Model Airplane Tips

Model Airplane Tips

There’s usually more than one way to do a job right, and that’s especially true in the RC airplane workshop. Check out these tips and you may find yourself wondering, “Now why didn’t I think of that?”


Model Airplane News - RC Airplane News | Model Airplane Tips

An easy way to avoid messy paint drips around the workshop is to take a rubber band and slip it over the paint can as shown. You can now dip in the brush and wipe the excess paint off the bristles by pulling them over the rubber band, which is stretched over the can’s opening. This tip is great for all brush-on paints, including dope and epoxy paints.


Model Airplane News - RC Airplane News | Model Airplane Tips

A simple way to stop losing screws and small hardware items is to use a handy cup or storage container to collect the little bits while you are working on your model airplane. This makes them easy to find after the job is done, prevents them from rolling off the workbench, and prevents hangar rash by keeping your bench clear of those hard bits that dent wing surfaces and other parts of the model. Get these inexpensive and disposable containers at the grocery store.


Model Airplane News - RC Airplane News | Model Airplane Tips

When you are custom mixing paints, such as when you are trying to match a camouflage color, think in small amounts. By mixing up small batches using glass jars and measuring cups, you can fine-tune your mixtures without wasting too much paint. If you get it wrong, you throw out an ounce at a time, not pints or quarts. When you do get the ratios correct, write them down and then you can multiply the ratios to mix larger quantities.


Model Airplane News - RC Airplane News | Model Airplane Tips

Here’s a quick way to make perfect control linkages every time. First, switch on your receiver and transmitter so that all of your servos are centered. Next, use a Popsicle stick and a couple of clothespins to hold your control surface straight in its neutral position. (For ailerons, clip the stick spanwise and attach the clothespins so that one clamps the aileron and the other clamps the wing’s trailing edge.) You can now install your pushrods and install the clevises and connectors. Adjust the clevises so that they connect to the control horns, and tighten in place. Remove the sticks and clamps and the job is done.
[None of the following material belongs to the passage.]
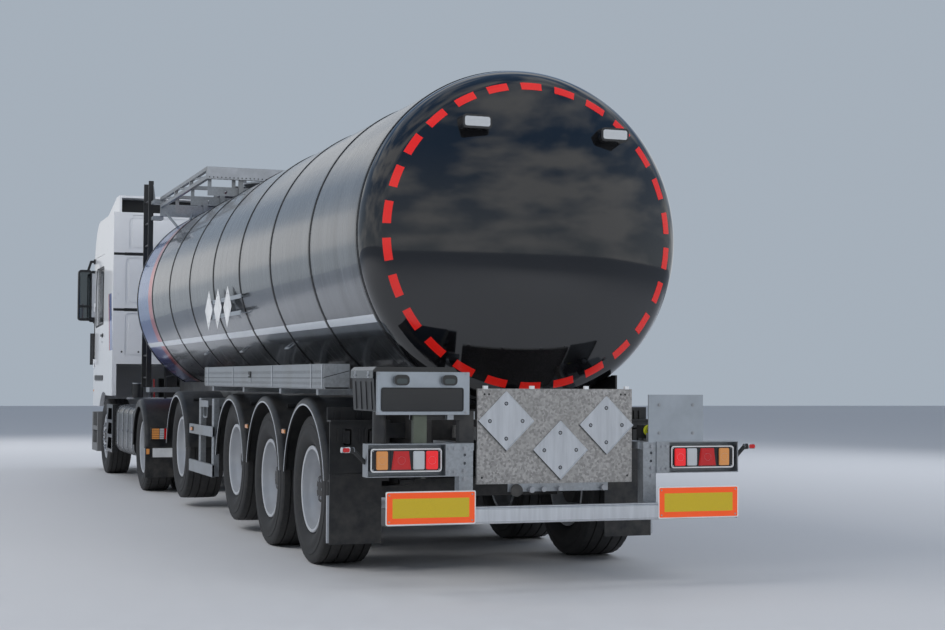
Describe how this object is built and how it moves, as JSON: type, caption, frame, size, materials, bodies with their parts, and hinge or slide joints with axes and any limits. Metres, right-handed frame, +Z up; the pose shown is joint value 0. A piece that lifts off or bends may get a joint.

  1. As for the control surface set up; this process works fine for flat control surfaces. The challenges most people have is establishing the neutral point on symmetrical or semi-symmetrical control surfaces.

    1. You just clip where aileron meets trailing edge at the edge of the aileron, simple. The only time this is difficult is with full span ailerons. Even then you just use bigger clamps placed just in front of aileron a little bit, then clamp trailing edge of aileron. Do This in several places along the aileron. This will get you way close. Then you just adjust the linkage if your off. Is a very good method.

  2. For symmetrical or semi symmetrical wings all you have to do is line up the trailing edge of the aileron to the trailing edge of the wing and tape the aileron to the trailing edge of the wing. Works great and the control surface is perfectly lined up. Easy! Just remember to remove the tape before testing the movement with your radio system. I use scotch clear tape. Any tape will work.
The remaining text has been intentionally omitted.